**WHAT IS EXPECTED**. Give back exactly the lines from the start of the listing to the line containing "STAND_SHIFT = Vector((-0.0002, -0.0006, 0.0))", inclusive, and nothing beyond them.

-- DATASET SECTION start --

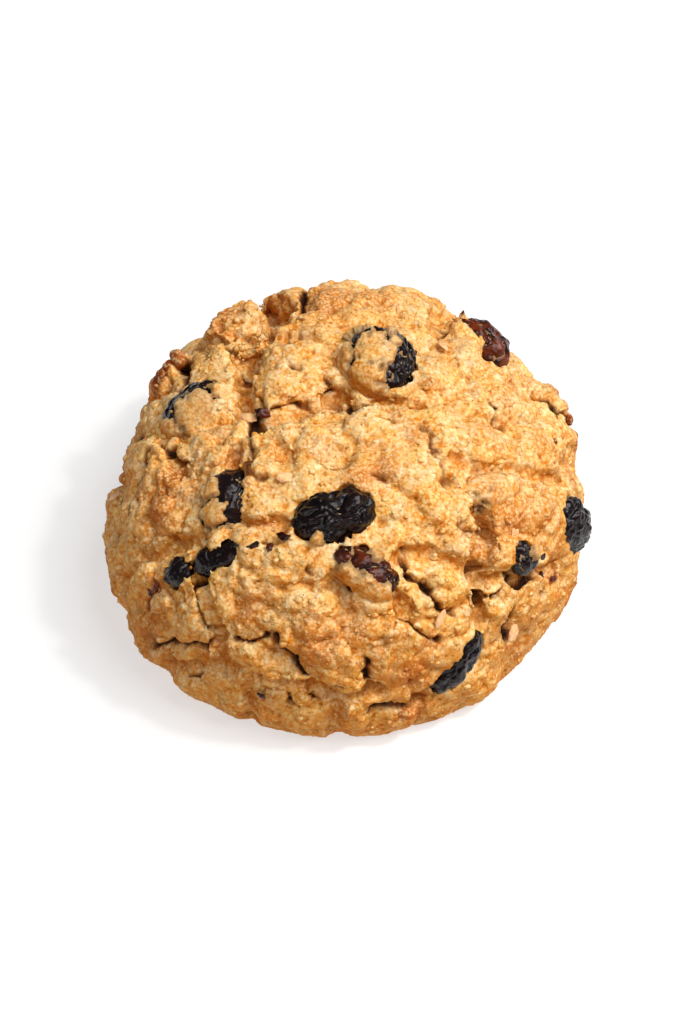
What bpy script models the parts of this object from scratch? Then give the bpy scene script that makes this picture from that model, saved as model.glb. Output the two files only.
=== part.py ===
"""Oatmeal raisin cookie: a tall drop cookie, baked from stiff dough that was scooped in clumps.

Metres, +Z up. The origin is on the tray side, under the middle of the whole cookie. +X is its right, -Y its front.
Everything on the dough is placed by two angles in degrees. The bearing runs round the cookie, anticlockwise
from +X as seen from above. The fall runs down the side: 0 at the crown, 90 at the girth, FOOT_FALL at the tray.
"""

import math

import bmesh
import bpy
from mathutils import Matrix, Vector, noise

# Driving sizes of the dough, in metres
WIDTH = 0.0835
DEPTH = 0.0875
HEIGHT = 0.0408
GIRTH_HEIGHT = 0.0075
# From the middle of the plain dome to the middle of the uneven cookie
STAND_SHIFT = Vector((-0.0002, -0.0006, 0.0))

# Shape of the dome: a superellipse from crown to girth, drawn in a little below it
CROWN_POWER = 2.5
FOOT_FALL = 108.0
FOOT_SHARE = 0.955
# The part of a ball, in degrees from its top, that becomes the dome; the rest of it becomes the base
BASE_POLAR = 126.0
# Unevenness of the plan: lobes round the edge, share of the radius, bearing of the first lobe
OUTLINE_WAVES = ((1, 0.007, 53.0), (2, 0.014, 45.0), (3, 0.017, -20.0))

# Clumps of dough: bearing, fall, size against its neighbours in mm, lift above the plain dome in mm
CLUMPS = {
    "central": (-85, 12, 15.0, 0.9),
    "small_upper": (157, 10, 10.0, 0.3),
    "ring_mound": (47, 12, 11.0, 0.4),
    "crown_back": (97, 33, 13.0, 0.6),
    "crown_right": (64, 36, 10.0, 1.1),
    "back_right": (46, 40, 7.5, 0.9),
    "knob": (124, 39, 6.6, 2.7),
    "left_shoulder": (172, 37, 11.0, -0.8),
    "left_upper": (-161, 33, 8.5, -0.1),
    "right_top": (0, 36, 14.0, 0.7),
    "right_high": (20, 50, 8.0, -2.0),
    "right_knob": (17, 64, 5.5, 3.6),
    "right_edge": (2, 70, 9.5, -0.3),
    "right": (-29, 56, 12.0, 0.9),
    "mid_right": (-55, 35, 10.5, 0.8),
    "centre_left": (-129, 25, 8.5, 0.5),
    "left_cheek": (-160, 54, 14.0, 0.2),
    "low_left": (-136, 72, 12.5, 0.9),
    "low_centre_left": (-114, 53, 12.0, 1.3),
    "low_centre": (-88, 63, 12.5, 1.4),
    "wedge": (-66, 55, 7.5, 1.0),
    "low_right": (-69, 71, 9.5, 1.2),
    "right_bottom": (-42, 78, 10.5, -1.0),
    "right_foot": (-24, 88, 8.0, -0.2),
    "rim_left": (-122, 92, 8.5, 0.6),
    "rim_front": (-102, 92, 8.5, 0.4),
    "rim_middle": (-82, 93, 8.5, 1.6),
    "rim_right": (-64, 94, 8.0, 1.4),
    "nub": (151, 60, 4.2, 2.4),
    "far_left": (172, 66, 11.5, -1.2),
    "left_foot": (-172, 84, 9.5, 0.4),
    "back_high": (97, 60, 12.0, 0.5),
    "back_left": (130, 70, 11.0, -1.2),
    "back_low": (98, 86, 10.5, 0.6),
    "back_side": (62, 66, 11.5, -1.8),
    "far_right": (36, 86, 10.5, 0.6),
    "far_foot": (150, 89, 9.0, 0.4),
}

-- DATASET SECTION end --

**CORRECT ANSWER**.
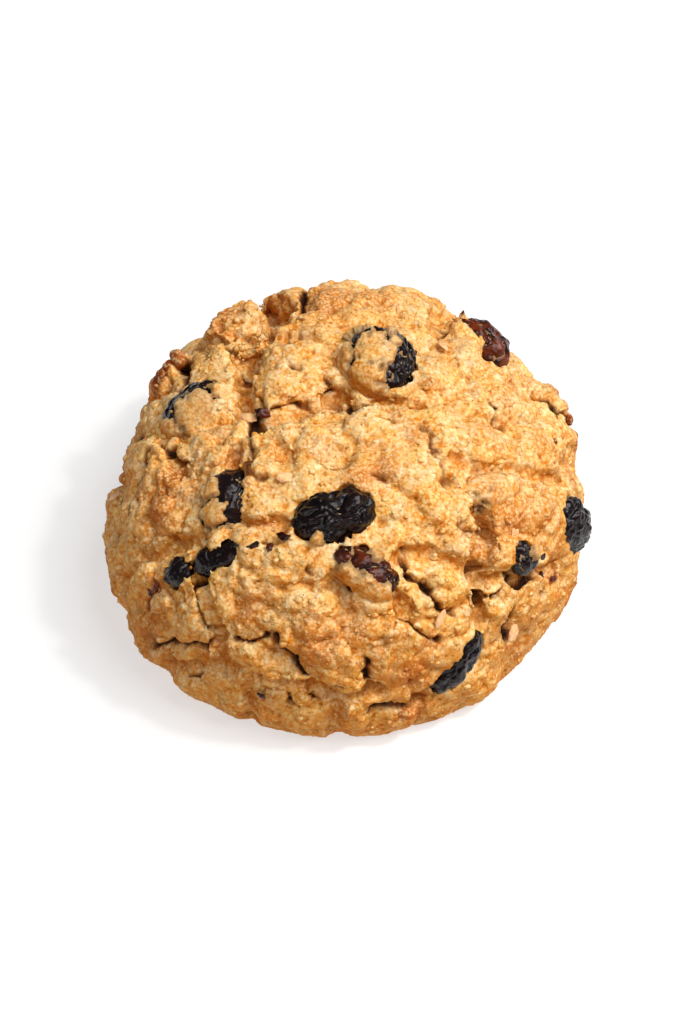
What bpy script models the parts of this object from scratch? Then give the bpy scene script that makes this picture from that model, saved as model.glb. Output the two files only.
=== part.py ===
"""Oatmeal raisin cookie: a tall drop cookie, baked from stiff dough that was scooped in clumps.

Metres, +Z up. The origin is on the tray side, under the middle of the whole cookie. +X is its right, -Y its front.
Everything on the dough is placed by two angles in degrees. The bearing runs round the cookie, anticlockwise
from +X as seen from above. The fall runs down the side: 0 at the crown, 90 at the girth, FOOT_FALL at the tray.
"""

import math

import bmesh
import bpy
from mathutils import Matrix, Vector, noise

# Driving sizes of the dough, in metres
WIDTH = 0.0835
DEPTH = 0.0875
HEIGHT = 0.0408
GIRTH_HEIGHT = 0.0075
# From the middle of the plain dome to the middle of the uneven cookie
STAND_SHIFT = Vector((-0.0002, -0.0006, 0.0))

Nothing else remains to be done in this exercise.